CM: I think that it’s really nice and interesting that you include the model in the process of building out the story and making the edit.
EP: Oh, for sure. In all of the campaigns I’ve done as an art director, I always have a moodboard created for the model. It’s quite hard being a model, especially for these young girls. There can be a lack of confidence. I’m not talking about supermodels and the ones that you see in this portfolio, who have such expertise that they can really deliver. Even these girls want that. I remember, one time, on a Chloé campaign, Raquel Zimmermann was going through everything in great detail, and all of the words to really grasp the character she was meant to be playing. That’s my only frustration as an art director, at times, is when the photographer has too much distance from the model, because then you’re not able to create that magic that is going to make the picture special. That is my preference. Some people really like that distance or that coldness. If you look at this edit of images that we’ve included here, for me, they are all very strong characters, and you get a lot of strength out of each one of them in the pictures. That comes back to my early portrait experience. You can make someone feel very confident and beautiful inside, and that will capture on film. This is my personal taste with models — the strength and character, championing the emancipation. There is nothing more beautiful than the process of spending time speaking to them and creating that comfort space. They feel beautiful and special, and as though they are participating in something.

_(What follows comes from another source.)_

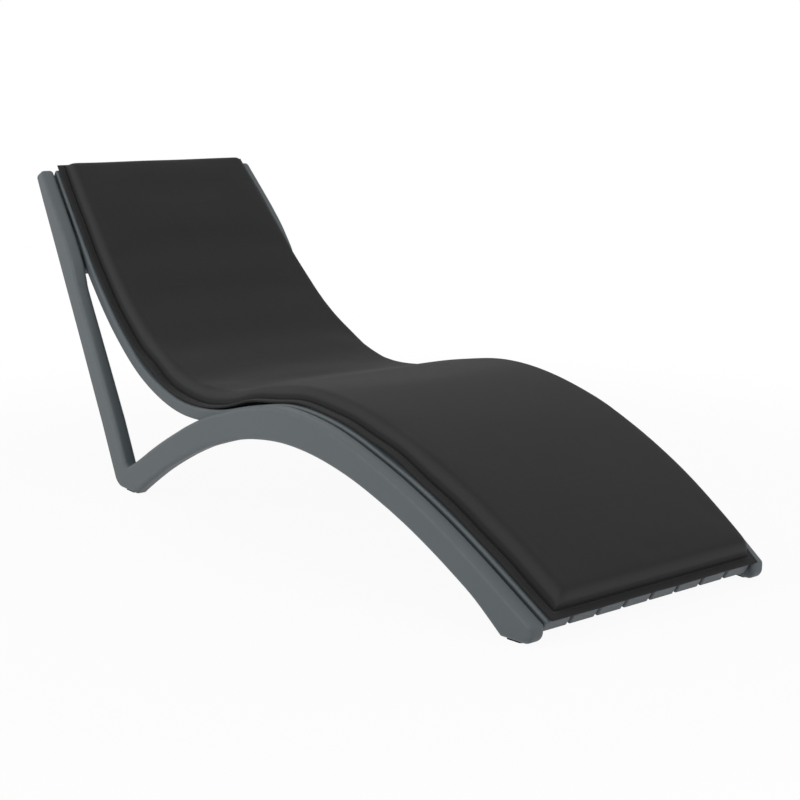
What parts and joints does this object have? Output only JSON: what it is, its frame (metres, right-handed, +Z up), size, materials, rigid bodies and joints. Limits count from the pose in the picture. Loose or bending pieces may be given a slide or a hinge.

CM: What is your relationship with the people who spend less time in front of the camera, like the designers included here, for example?
EP: I like engaging characters. I like bringing out that inner deviant. Sensuality. The innate sense of strong character, personality and self confidence. All of that is something that you can get out of most people, even if they are not models. I’m not sure if I answered your question…
CM: It’s okay. It’s just obviously going to be a different experience photographing someone whose job it is to be in front of the camera, versus those whose job is something entirely different. Portraits are amongst the most intimate forms of photography, so you must be engaging in some sort of connection and personal experience with those people, as well.
EP: Definitely. I think it’s also because I had developed that earlier on, with many of these girls. I was not even seen as a photographer when I started taking pictures. I was seen as the art director who was also taking pictures. So, there was a comfort level and a level of trust that was there. It wasn’t a situation where I was some intimidating, big photographer. I approach models the same as anyone I photograph, which is just through speaking. I do a lot of talking, even if it’s someone I’ve shot several times. I’m always engaging in a conversation with them, because it’s important to really create that confidence and sense of safety to open up. With the bigger girls, you find them trying to find what it is I want to pull out of them, because it’s interesting for them, as well. Whether it’s pure fashion or theatre or playing a character in a movie, the model always has to dominate the situation and overcome the character. It’s that inner soul, which is what makes it more difficult working with younger girls, because they don’t always have that spark yet. Without those years of experience, they are not always going to understand what you’re asking them to do. Every day of shooting is a different conversation. I shot two days with the same model recently, and the first day was amazing, but the second day was a lot more work, just because she wasn’t in the same space as she was the day prior. Sometimes it takes that extra step to pull out that something more. It’s a very interesting process.
CM: It’s funny, because you’re shooting today, but a lot of what you’re saying is so reminiscent of the conversations you hear with teams about shoots in the 90s. So, it’s interesting to hear about that experience taking place today. There tends to be more of the distance you mentioned earlier, which really demotes the girl to a mannequin, rather than being an actual model. It’s nice to hear that this collaboration is such a big part of your photographic process.
EP: Absolutely. It’s also hard for young photographers, as well. There is a lot of pressure, and it’s hard for them to do their job properly as a new photographer and to be able to get that out of a girl who may be a little green or insecure, and to figure out how to get what you need from her. Everyone is working at a certain pace, and all of that contributes to a compromise in work sometimes, which you see in the work of both new and established photographers. I grew up really observing this process before I ever did it professionally myself, and I’ve been very fortunate to have that experience, because it really helps navigate those issues along the way.
CM: You were mentioning, in a recent conversation during the Paris collections, that some of the stories you were working on were very different than what we had seen in your work thus far. Is that sort of experimentation in your work something you plan on continuing with the different magazines you’ve started shooting for now?
EP: Well, I think I have to do both. Not everyone knows my work. Perhaps they know some of the pictures, but not my entire body of work. So, I think it’s important to affirm and master my Self Service style, because that is, of course, a part of why people are asking me to shoot. At the same time, I naturally want to try out other techniques and explore things along the way. I did that story for LOVE with Anja and Comme des Garçons. That was slightly different, but there were certain things that were the same in my previous work. I think a good Ezra picture is a stunning, confident woman who looks in control of what she’s doing, despite the role or character she’s playing. I need the woman to not be an object, but to appear in control and stunning. That, for me, is what makes a great fashion picture.
CM: The portraits and the very recognizable Ezra, Self Service sort of image, is that something you will keep exclusive to Self Service, or is that something you are willing to shoot for other magazines, as well?
EP: That’s what I am, as well, and I have to embrace that, for sure, and that’s what some people want me to do. So, I will, of course, continue to do that. It’s just about opening up to more possibilities and ways of doing that, but that’s something that’s a part of my signature. If I were to change all of a sudden, that would be slightly confusing.